「スイカップ」報道後、NHK内は大騒ぎに…古瀬絵理が明かす上司からの「羽織もの」指令
「ここが注目されちゃうんだ」
昨年、6年ぶりにグラビアに登場したNHK山形の元キャスター・古瀬絵理アナ(46)。20年前に「スイカップ」と報じられ、その名前は一躍、全国区となった。4年間のNHK勤務後は、フリーとなりテレビの情報番組やグラビアなどで活躍する。時代は変わり、「ルッキズム」などの言葉が注目される今、古瀬さんは何を思うのか、語ってもらった。(インタビュー前後編の後編)
前編【「スイカップ」の大見出しから20年 元NHK古瀬絵理アナの今 グラビア再開のきっかけは】のつづき
【写真】「ちょっとハードかな」と尻込みも…古瀬絵理アナが6年ぶりグラビアで大胆ショット
「スイカップ」の文字を見たのは、NHK山形のキャスターを始めて、3年目に入ったころです。夕刊紙で報じられてビックリしたのを覚えています。当時、「普通に地味に一生懸命やっているだけなのに、ここが注目されちゃうんだ」という思いと、「生まれつきだから仕方のないことなのにな。これは」という戸惑いがありました。
報道直後、NHK内は大騒ぎでした。どうやら、週刊誌の記者さんが張り込んでいたみたいで、昼休みは外に出ないように言われました。当時の上司が先輩アナに対して、「もし何か古瀬君が困っていたら、ご飯とか買いに行ってあげてくれる」とお願いしたりして…。余計なことを言うから、先輩アナにすごく睨まれました。
放送中はもちろん、局内でも胸を隠せるような羽織ものを着るように言われました。そんなにジャケットもたくさん持っているわけではないので、困りましたね。「胸が大きいのはそんなに悪いことですか?」という風にも思ってしまって…。
NHKとしては、胸を隠すことで「なるべく話題にならないように」と、守っているつもりだったようですが、持って生まれたものを否定されているようで辛かったです。当時、「そのままでいいんだよ」と言ってくれる人は、誰一人いなかったです。
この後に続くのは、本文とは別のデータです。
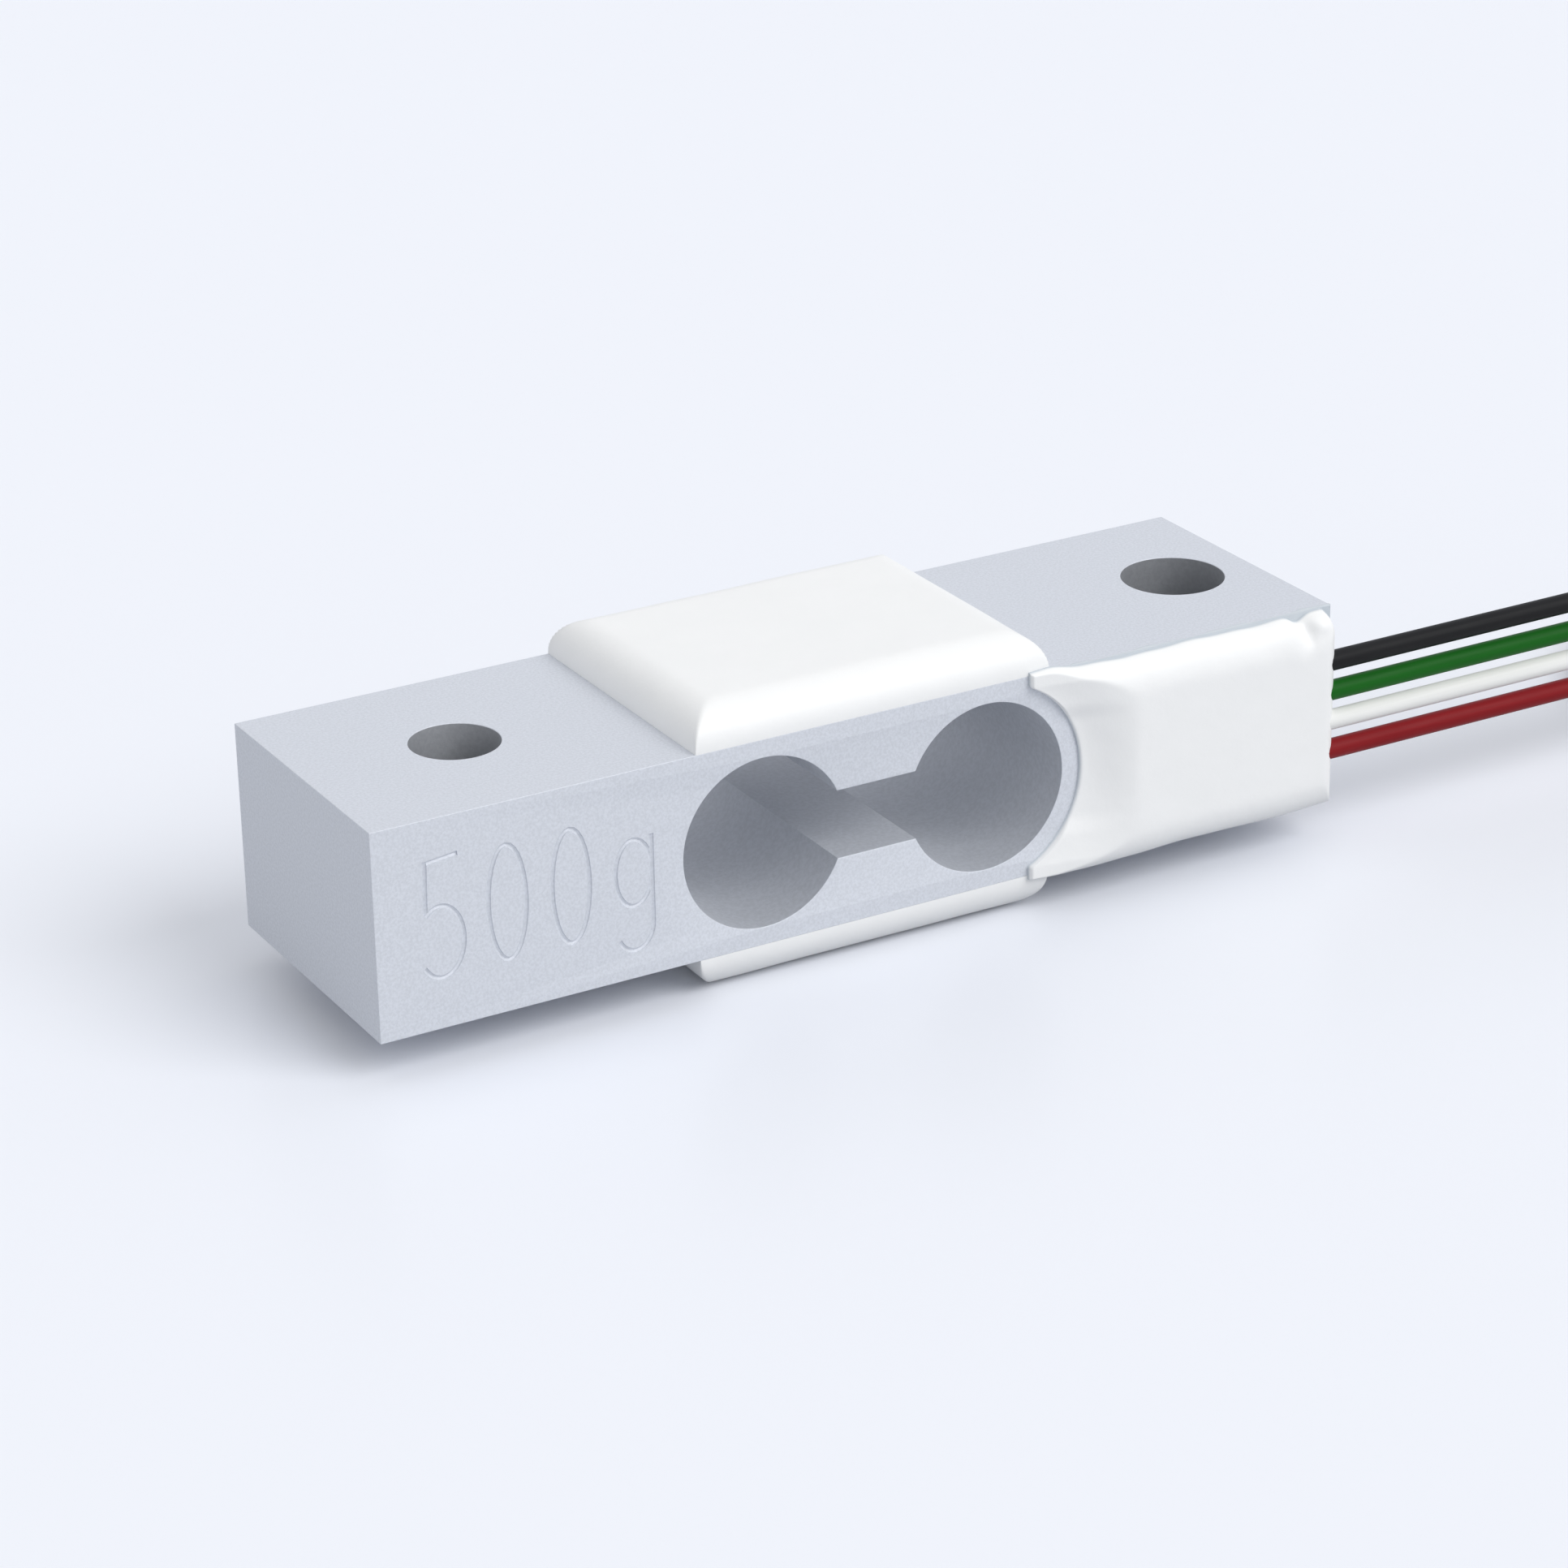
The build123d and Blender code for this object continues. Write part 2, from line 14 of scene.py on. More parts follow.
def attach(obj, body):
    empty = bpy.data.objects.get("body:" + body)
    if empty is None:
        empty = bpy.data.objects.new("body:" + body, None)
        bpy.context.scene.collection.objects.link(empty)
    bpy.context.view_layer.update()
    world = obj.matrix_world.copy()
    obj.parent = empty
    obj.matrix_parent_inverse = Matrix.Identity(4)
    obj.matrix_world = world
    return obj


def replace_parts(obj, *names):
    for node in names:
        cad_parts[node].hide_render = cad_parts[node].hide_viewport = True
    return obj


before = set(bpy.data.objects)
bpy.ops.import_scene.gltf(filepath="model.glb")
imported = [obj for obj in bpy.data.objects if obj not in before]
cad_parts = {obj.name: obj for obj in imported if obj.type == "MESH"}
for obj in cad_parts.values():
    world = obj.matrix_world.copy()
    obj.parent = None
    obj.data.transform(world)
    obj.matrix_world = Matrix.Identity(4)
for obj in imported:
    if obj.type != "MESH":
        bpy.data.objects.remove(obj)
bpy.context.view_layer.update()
mm = 0.001


# Studio: a pale satin table under an even, slightly blue sky and one large soft lamp at the front right. The camera
# stands where the photograph was taken from.
class Shade:
    """One output of a material's nodes. Sums and products on it add Math nodes; node() adds a node of any kind."""

    def __init__(self, tree, socket=None):
        self.tree = tree
        self.socket = socket

    def node(self, kind, settings, sockets, output=0):
        made = self.tree.nodes.new("ShaderNode" + kind)
        for name, value in settings.items():
            setattr(made, name, value)
        for name, value in sockets.items():
            if isinstance(value, Shade):
                self.tree.links.new(value.socket, made.inputs[name])
            else:
                made.inputs[name].default_value = value
        return Shade(self.tree, made.outputs[output] if made.outputs else None)

    def math(self, operation, first, second):
        return self.node("Math", {"operation": operation}, {0: first, 1: second})

    def __add__(self, other):
        return self.math("ADD", self, other)

    __radd__ = __add__

    def __mul__(self, other):
        return self.math("MULTIPLY", self, other)

    __rmul__ = __mul__

    def step(self, low, high):
        """0 below low, 1 above high and a soft rise between them."""
        return self.node("MapRange", {"interpolation_type": "SMOOTHSTEP"}, {"Value": self, 1: low, 2: high})

    def grain(self, scale, detail=2.0, roughness=0.5):
        """Noise over the points that this output gives, scale grains to the millimetre."""
        sockets = {"Vector": self, "Scale": scale, "Detail": detail, "Roughness": roughness}
        return self.node("TexNoise", {}, sockets)

    def tint(self, low, high):
        """Goes from the colour low to the colour high with this output."""
        low, high = [c if isinstance(c, Shade) else (*c, 1) for c in (low, high)]
        return self.node("Mix", {"data_type": "RGBA"}, {0: self, 6: low, 7: high}, 2)

    def surface(self, sockets, bump=None, height=0.0):
        """Ends the material in one Principled shader, with bump, that many millimetres high, on its normal."""
        if bump is not None:
            raised = self.node("Bump", {}, {"Strength": 1.0, "Distance": height * mm, "Height": bump})
            sockets = {**sockets, "Normal": raised}
        self.node("OutputMaterial", {}, {"Surface": self.node("BsdfPrincipled", {}, sockets)})


def finish(name):
    """A new material, and the Shade of its points in millimetres."""
    material = bpy.data.materials.new(name)
    material.use_nodes = True
    material.node_tree.nodes.clear()
    place = Shade(material.node_tree).node("TexCoord", {}, {}, "Object")
    return material, place.node("VectorMath", {"operation": "SCALE"}, {0: place, "Scale": 1 / mm})


def piece(name, points, faces, material, smooth=True):
    """A mesh object from points in millimetres."""
    mesh = bpy.data.meshes.new(name)
    mesh.from_pydata([Vector(p) * mm for p in points], [], faces)
    mesh.polygons.foreach_set("use_smooth", [smooth] * len(mesh.polygons))
    mesh.materials.append(material)
    made = bpy.data.objects.new(name, mesh)
    bpy.context.collection.objects.link(made)
    return made


def background_rays(shade):
    """1 for the rays that show the background: the camera's own, and those in metal and through glass."""
    kinds = [shade.node("LightPath", {}, {}, f"Is {kind} Ray") for kind in ("Camera", "Glossy", "Transmission")]
    seen = shade.math("MAXIMUM", kinds[0], kinds[1])
    return shade.math("MAXIMUM", seen, kinds[2])


table_paint, place = finish("satin table")
floor_colour = background_rays(place).tint((0.50, 0.52, 0.56), (0.905, 0.925, 0.985))
place.surface({"Base Color": floor_colour, "Roughness": 0.3, "Specular IOR Level": 0.2})
half_table = 900.0
corners = [(-half_table, -half_table, 0), (half_table, -half_table, 0), (half_table, half_table, 0)]
table = piece("table", corners + [(-half_table, half_table, 0)], [(0, 1, 2, 3)], table_paint, smooth=False)

sky = bpy.data.worlds.new("even sky")
bpy.context.scene.world = sky
sky.use_nodes = True
sky.node_tree.nodes.clear()
air = Shade(sky.node_tree)
glow = air.node("Background", {}, {"Color": (0.975, 0.987, 1.0, 1), "Strength": 0.67})
backdrop = air.node("Background", {}, {"Color": (0.86, 0.885, 0.96, 1), "Strength": 1.0})
both = air.node("MixShader", {}, {0: background_rays(air), 1: glow, 2: backdrop})
air.node("OutputWorld", {}, {"Surface": both})

lamp = bpy.data.objects.new("soft lamp", bpy.data.lights.new("soft lamp", "SUN"))
lamp.data.energy = 1.5
lamp.data.angle = radians(40)
lamp.rotation_euler = Vector((0.35, -0.65, 0.66)).to_track_quat("Z", "Y").to_euler()
bpy.context.collection.objects.link(lamp)

azimuth, elevation, roll = radians(-29.445), radians(23.563), radians(-0.984)
back = Vector((sin(azimuth) * cos(elevation), -cos(azimuth) * cos(elevation), sin(elevation)))
level_right = Vector((cos(azimuth), sin(azimuth), 0))
level_up = back.cross(level_right)
right = cos(roll) * level_right + sin(roll) * level_up
up = cos(roll) * level_up - sin(roll) * level_right
eye = (Vector((-0.476, 0, 3.597)) + back * 127.45) * mm
camera = bpy.data.objects.new("camera", bpy.data.cameras.new("camera"))
camera.data.lens = 105.03
camera.data.sensor_width = 36.0
camera.data.clip_start = 0.001
camera.matrix_world = Matrix.Translation(eye) @ Matrix((right, up, back)).transposed().to_4x4()
bpy.context.collection.objects.link(camera)
bpy.context.scene.camera = camera
bpy.context.scene.view_settings.view_transform = "Standard"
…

その後、一人だけ、「それでいいよ。何も気にしないよ」と言ってくれたのが、現在の夫です。うれしかったですね。「この人は、私の胸のこととか、全部背負ってくれるんだ」と思うと、気が楽になりました。
「ルッキズムはダメ」に疑問
胸に関しては、小学生の時から大きかったんです。でも、特にコンプレックスに思うようなことはなかったです。陰でコソコソ、言われることはありましたが…。
誰かが持って生まれたものを否定したり、悪口を言うのは、「大きなお世話ですよね」と思いますね。ただ、今は人を見た目で判断するのが悪いという風潮があります。でも、そこまで本当に言い切れるのか、と冷静に見ています。
「美しい」「かわいい」「かっこいい」ものに惹かれるというのは、本能的なものだと思います。だから、一概に「ルッキズムはダメ」っていうのは、少し違うのかな。みな、自然に美しい人に惹かれると思うし、美しいものにみんな手を伸ばしたくなると思うんです。
もちろん、見た目で差別するのは良くありません。でも、ネットを見たり街に出たりすると、「整形前後」「こんなに痩せました」「美脚」という広告が目に入ってきます。これは、ルッキズムを助長しているんじゃないかと感じたりします。
ルッキズムの話とは違うかもしれませんが、私の場合、特に若いころは初めて男性に会うと、顔からではなく胸から目線が上がってくると感じることが多かったんです。今でこそ胸をチャームポイントと受け入れていますが、若いころはとても嫌でした。
周りからは「絵理ちゃんのことを知るきっかけになっているから、悪いことではないと思うよ」と言われます。そういう声を聞いていくうちに、「自分はこのままでいいんだ」と思うようになりました。隠さなくていいと。
フリーになった直後は、自分の胸に対して否定的でした。もう少し胸が小さかったら、色々過ごしやすかったかもしれないなって。それが態度に出てしまって、マイナスに働いたこともありました。よく考えると、この胸があったからこその今なんですよね。
息子には、「グラビアはお母さんの居場所の1つなんだよね」という説明はしたいなと思っています。「あなたにも肯定する場が必要なように、私にも肯定する場は必要で、この仕事をしているよ。お母さんの持ち味を行かせる場所だよ」と。
「スイカップ」という言葉は、今振り返ると、本当にすごい言葉だったなと思います。山形というスイカの名産地出身だったので、見出しをつけたと思うのですが、インパクトがあって、私の年代以上の人は今でもそれで覚えてくれています。